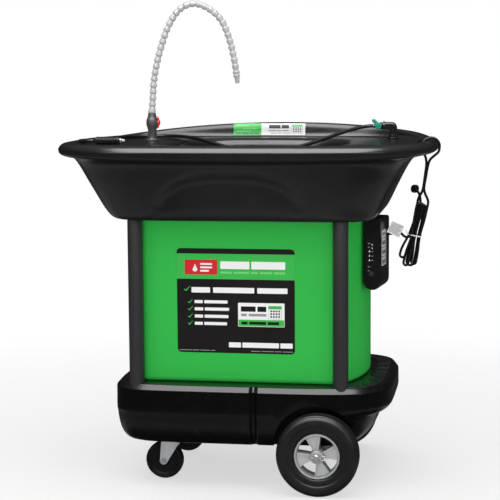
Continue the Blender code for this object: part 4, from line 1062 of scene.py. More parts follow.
class Sticker:
    """Thin printed shapes laid on a surface. Each shape is a row of columns (across, low, high)."""

    def __init__(self, on_surface, longest=0.02, tallest=1.0):
        self.build = bmesh.new()
        self.on_surface = on_surface
        self.longest = longest
        self.tallest = tallest

    def columns(self, columns, level, ink):
        """Adds one shape, its face at a level above the surface."""
        fine = []
        for a, b in zip(columns, columns[1:]):
            parts = max(1, math.ceil((b[0] - a[0]) / self.longest))
            fine += [tuple(p + (q - p) * part / parts for p, q in zip(a, b)) for part in range(parts)]
        fine.append(columns[-1])
        parts = max(1, math.ceil(max(high - low for _, low, high in fine) / self.tallest))
        rows = []
        for across, low, high in fine:
            heights = [low + (high - low) * part / parts for part in range(parts + 1)]
            outline = [(height, 0.0) for height in heights]
            outline += [(height, level) for height in reversed(heights)]
            rows.append([self.build.verts.new(self.on_surface(across, *place_at)) for place_at in outline])
        for a, b in zip(rows, rows[1:]):
            for corner in range(len(a)):
                after = (corner + 1) % len(a)
                face = self.build.faces.new((a[corner], a[after], b[after], b[corner]))
                face.material_index = ink
        for row in (rows[0], rows[-1]):
            self.build.faces.new(row).material_index = ink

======

AIM OF THE EXERCISE
Produce the lines from the top of the listing through the "self.tallest = tallest" line exactly as they appear, with no additional output.

THE COMPLETED TASK
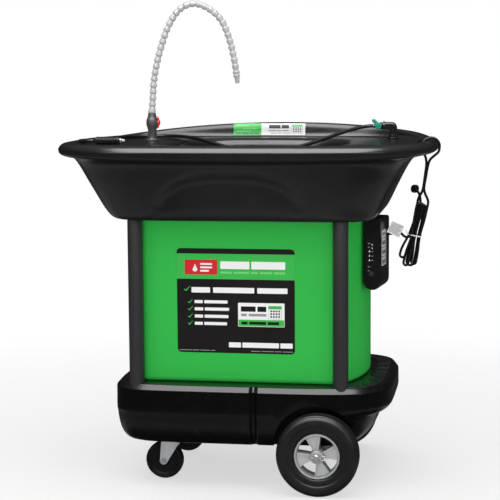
Continue the Blender code for this object: part 4, from line 1062 of scene.py. More parts follow.
class Sticker:
    """Thin printed shapes laid on a surface. Each shape is a row of columns (across, low, high)."""

    def __init__(self, on_surface, longest=0.02, tallest=1.0):
        self.build = bmesh.new()
        self.on_surface = on_surface
        self.longest = longest
        self.tallest = tallest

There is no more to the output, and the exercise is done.